On Mon, Jun 17, 2013 at 12:30:54PM +0200, Nikolay Aleksandrov wrote:
>On 06/16/2013 07:20 PM, Veaceslav Falico wrote:
>> alb_set_slave_mac_addr() sets the mac address in alb mode via
>> dev_set_mac_address(), which might sleep. It's called from
>> alb_handle_addr_collision_on_attach() in atomic context (under
>> read_lock(bond->lock)), thus triggering a bug.
>>
>> Fix this by moving the lock inside alb_handle_addr_collision_on_attach().
>>
>> Signed-off-by: Veaceslav Falico <vfalico@redhat.com>
>
>Hello,
>I have an idea about this function, since the
>alb_handle_addr_collision_on_attach function needs to check if the slave's mac
>address is unique and if it's not it tries to find an address from the other
>slaves' permanent addresses. Instead of doing this, my proposition is:
>1. this function and the only caller are running always inside RTNL, so I don't
>think we need the read_lock at all, there can't be slave manipulation or MAC
>address change during that period (if I'm not missing something).

Yep, I've thought about dropping the lock completely initially, cause
indeed mac address can't change out of rtnl_lock (and anyway it would be
wrong now to drop it in between if it would be otherwise).

My concern was with bond_for_each_slave(), cause it relies on not fiddling
with slaves, and I've decided to play safe - it's really not a hot path
here.

However, I think you're right on that. We manipulate slave list basically
only in bond_attach_slave() and bond_detach_slave(), to which we get either
by sysfs (rtnl_lock() is already held, if we don't have more bugs there,
hopefully...) and ioctl/compat_ioctl, which both get to dev_ioctl() and get
the lock there. Oh, and on init/uninit, but it's also protected by
rtnl_lock() there.

If that's true I think we can benefit from it (read: drop bond->lock) in
quite a few locations, though I didn't dig it. Please correct me if I've
missed something.

I'll try now to remove the bond->lock and test, will update with V2 if it
works out, or will write my findings here.

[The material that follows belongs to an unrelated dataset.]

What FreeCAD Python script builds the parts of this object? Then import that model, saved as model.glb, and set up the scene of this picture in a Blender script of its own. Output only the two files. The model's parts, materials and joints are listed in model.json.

>2. the collision handling function can instead always succeed:
>  - first walk over the slave list and check if there's a collision and
>    also if any of the slaves has bond's MAC address, if there's no collision
>    just return
>  - if there's a collision:
>   - if bond's address is not in use -> set it to the slave and return
>   - else set a random MAC to the slave (eth_hw_addr_random) and return
> (and if we simplify it even further in the collision case we can just set a
>random MAC always)
>This way the code simplifies very nice and we always get a unique slave's MAC.
>I've tried this and IMO it looks good.
>What do you think ?

I'm really not sure about the "always succeed" part - if bond's using our
address and there's no free address left - it must be some kind of bug and
must be fixed, instead of just adding a random mac and going on.

>
>Cheers,
> Nik